Exercise instructions: Print out the material that follows word for word.

Data shown:
☆ ☆ ☆ ☆ ☆

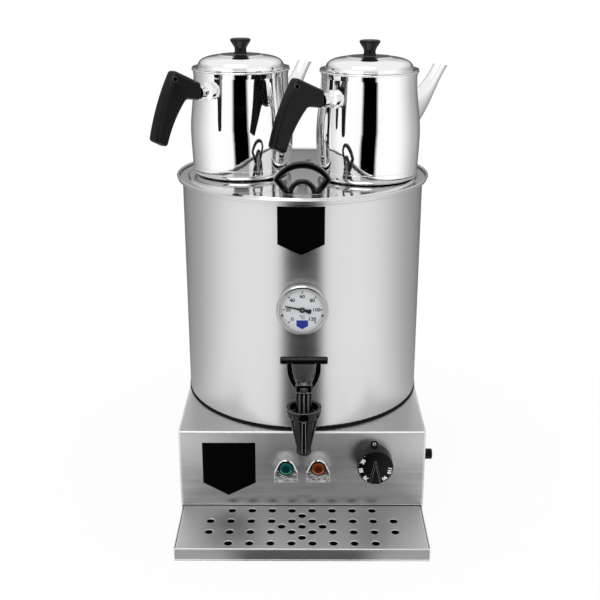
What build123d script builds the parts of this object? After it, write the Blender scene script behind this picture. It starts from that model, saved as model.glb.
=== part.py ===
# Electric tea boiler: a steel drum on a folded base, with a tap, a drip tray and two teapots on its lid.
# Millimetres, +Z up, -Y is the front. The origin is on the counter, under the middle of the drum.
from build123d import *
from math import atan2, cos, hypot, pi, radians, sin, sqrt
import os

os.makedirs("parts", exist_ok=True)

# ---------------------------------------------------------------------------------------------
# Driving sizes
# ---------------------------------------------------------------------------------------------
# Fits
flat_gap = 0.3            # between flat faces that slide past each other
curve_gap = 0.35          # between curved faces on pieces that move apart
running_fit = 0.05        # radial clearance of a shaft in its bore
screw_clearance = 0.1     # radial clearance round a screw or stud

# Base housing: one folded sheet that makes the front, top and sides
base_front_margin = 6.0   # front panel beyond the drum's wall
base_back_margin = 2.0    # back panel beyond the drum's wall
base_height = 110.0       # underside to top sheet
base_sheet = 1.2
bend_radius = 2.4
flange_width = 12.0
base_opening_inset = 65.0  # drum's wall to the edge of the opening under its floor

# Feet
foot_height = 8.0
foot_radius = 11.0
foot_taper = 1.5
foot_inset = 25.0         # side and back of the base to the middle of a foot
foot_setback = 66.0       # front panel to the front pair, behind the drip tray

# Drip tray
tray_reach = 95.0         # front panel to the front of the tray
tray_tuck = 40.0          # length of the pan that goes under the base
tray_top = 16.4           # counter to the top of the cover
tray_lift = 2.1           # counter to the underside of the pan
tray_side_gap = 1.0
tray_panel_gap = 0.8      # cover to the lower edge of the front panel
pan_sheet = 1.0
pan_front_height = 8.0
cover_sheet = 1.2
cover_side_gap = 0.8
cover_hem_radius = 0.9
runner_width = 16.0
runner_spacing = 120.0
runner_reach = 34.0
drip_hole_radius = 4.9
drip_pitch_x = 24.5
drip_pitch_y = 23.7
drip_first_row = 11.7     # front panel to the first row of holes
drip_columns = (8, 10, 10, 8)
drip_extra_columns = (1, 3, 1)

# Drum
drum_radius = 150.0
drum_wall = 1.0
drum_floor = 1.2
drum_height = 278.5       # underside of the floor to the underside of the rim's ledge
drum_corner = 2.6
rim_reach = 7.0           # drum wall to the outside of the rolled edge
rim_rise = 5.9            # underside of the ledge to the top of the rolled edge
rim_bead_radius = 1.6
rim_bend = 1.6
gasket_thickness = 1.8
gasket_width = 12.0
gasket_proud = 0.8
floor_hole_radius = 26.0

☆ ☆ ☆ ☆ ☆

Written reply:
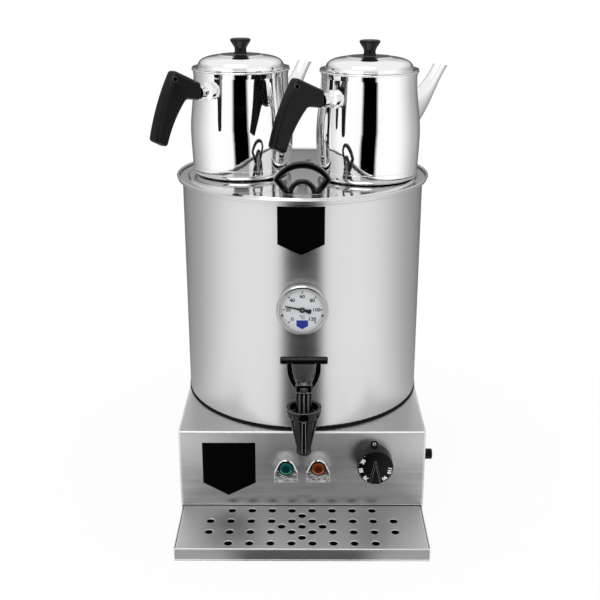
What build123d script builds the parts of this object? After it, write the Blender scene script behind this picture. It starts from that model, saved as model.glb.
=== part.py ===
# Electric tea boiler: a steel drum on a folded base, with a tap, a drip tray and two teapots on its lid.
# Millimetres, +Z up, -Y is the front. The origin is on the counter, under the middle of the drum.
from build123d import *
from math import atan2, cos, hypot, pi, radians, sin, sqrt
import os

os.makedirs("parts", exist_ok=True)

# ---------------------------------------------------------------------------------------------
# Driving sizes
# ---------------------------------------------------------------------------------------------
# Fits
flat_gap = 0.3            # between flat faces that slide past each other
curve_gap = 0.35          # between curved faces on pieces that move apart
running_fit = 0.05        # radial clearance of a shaft in its bore
screw_clearance = 0.1     # radial clearance round a screw or stud

# Base housing: one folded sheet that makes the front, top and sides
base_front_margin = 6.0   # front panel beyond the drum's wall
base_back_margin = 2.0    # back panel beyond the drum's wall
base_height = 110.0       # underside to top sheet
base_sheet = 1.2
bend_radius = 2.4
flange_width = 12.0
base_opening_inset = 65.0  # drum's wall to the edge of the opening under its floor

# Feet
foot_height = 8.0
foot_radius = 11.0
foot_taper = 1.5
foot_inset = 25.0         # side and back of the base to the middle of a foot
foot_setback = 66.0       # front panel to the front pair, behind the drip tray

# Drip tray
tray_reach = 95.0         # front panel to the front of the tray
tray_tuck = 40.0          # length of the pan that goes under the base
tray_top = 16.4           # counter to the top of the cover
tray_lift = 2.1           # counter to the underside of the pan
tray_side_gap = 1.0
tray_panel_gap = 0.8      # cover to the lower edge of the front panel
pan_sheet = 1.0
pan_front_height = 8.0
cover_sheet = 1.2
cover_side_gap = 0.8
cover_hem_radius = 0.9
runner_width = 16.0
runner_spacing = 120.0
runner_reach = 34.0
drip_hole_radius = 4.9
drip_pitch_x = 24.5
drip_pitch_y = 23.7
drip_first_row = 11.7     # front panel to the first row of holes
drip_columns = (8, 10, 10, 8)
drip_extra_columns = (1, 3, 1)

# Drum
drum_radius = 150.0
drum_wall = 1.0
drum_floor = 1.2
drum_height = 278.5       # underside of the floor to the underside of the rim's ledge
drum_corner = 2.6
rim_reach = 7.0           # drum wall to the outside of the rolled edge
rim_rise = 5.9            # underside of the ledge to the top of the rolled edge
rim_bead_radius = 1.6
rim_bend = 1.6
gasket_thickness = 1.8
gasket_width = 12.0
gasket_proud = 0.8
floor_hole_radius = 26.0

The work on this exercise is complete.